↓↓↓

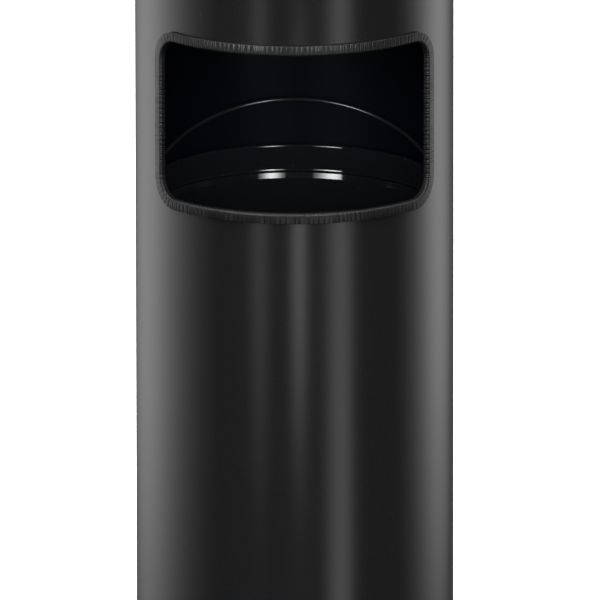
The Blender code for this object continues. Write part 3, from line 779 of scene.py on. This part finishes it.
def make_ring():
    """The floor ring: a filleted section turned round, its outer face finely divided for the rivet sinks.

    Known fault: the fine band goes in before the wall's upper support point, so the wall folds back there.
    """
    foot = RING_OUT - RING_FOOT_WIDTH
    corners = [
        (RING_OUT, RING_HIGH.z, 0.0012), (RING_OUT, 0, 0.0012), (foot, 0, 0.0006), (foot, RING_STEP, 0.0006),
        (RING_IN, RING_STEP, 0.0004), (RING_IN, RING_HIGH.z, 0.0005),
    ]
    line = bent(corners, closed=True)
    face = (line[:, 0] == RING_OUT) & (line[:, 1] > 0.002)
    wall = np.linspace(RIVET_HEIGHT + SINK_FIELD, RIVET_HEIGHT - SINK_FIELD, SINK_ROWS)
    first = int(np.argmin(np.where(face, line[:, 1], 9)))
    wall_points = np.stack([np.full(SINK_ROWS, RING_OUT), wall], 1)
    line = np.concatenate([line[:first], wall_points, line[first:]])
    reach = SINK_FIELD / RING_OUT
    angles = angles_round(ROUND_COLUMNS, [(angle, reach, SINK_COLUMNS) for angle in RIVET_ANGLES])
    turned("floor_ring", line, ring_plastic, "bin", ["base_ring"], angles, ring_sinks)


def make_plate():
    """The base pan: a shallow recess, a step up, and a flange turned down."""
    out, top = PLATE_HIGH.x, PLATE_HIGH.z
    step = out - PAN_RIM_WIDTH
    line = bent([
        (0, top - PAN_RECESS, 0), (step - 0.003, top - PAN_RECESS, 0.003), (step + 0.001, top, 0.003),
        (out, top, 0.002), (out, PLATE_LOW.z, 0),
    ])
    outline = sheet_faces(line, PAN_SHEET, 1)
    turned("base_pan", outline, charcoal_paint, "bin", ["base_plate"])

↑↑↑

▸ **BRIEF**: What are the exact lines from the beginning of the material through the line containing "the rivet sinks."? Write out those lines alone.

▸ **RESULT**:
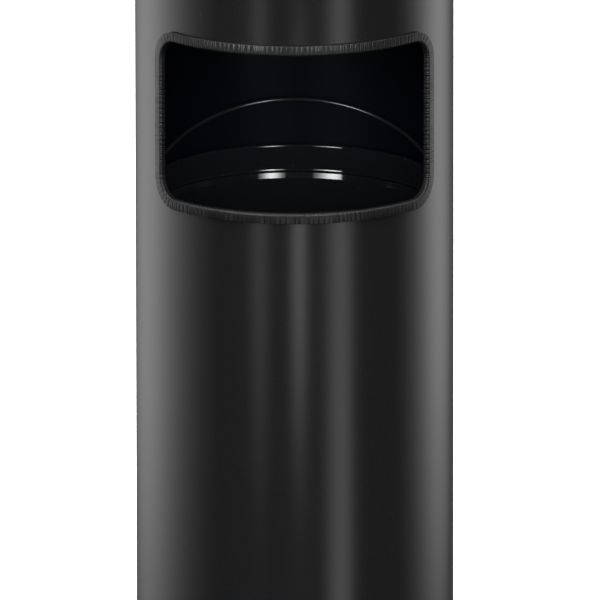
The Blender code for this object continues. Write part 3, from line 779 of scene.py on. This part finishes it.
def make_ring():
    """The floor ring: a filleted section turned round, its outer face finely divided for the rivet sinks.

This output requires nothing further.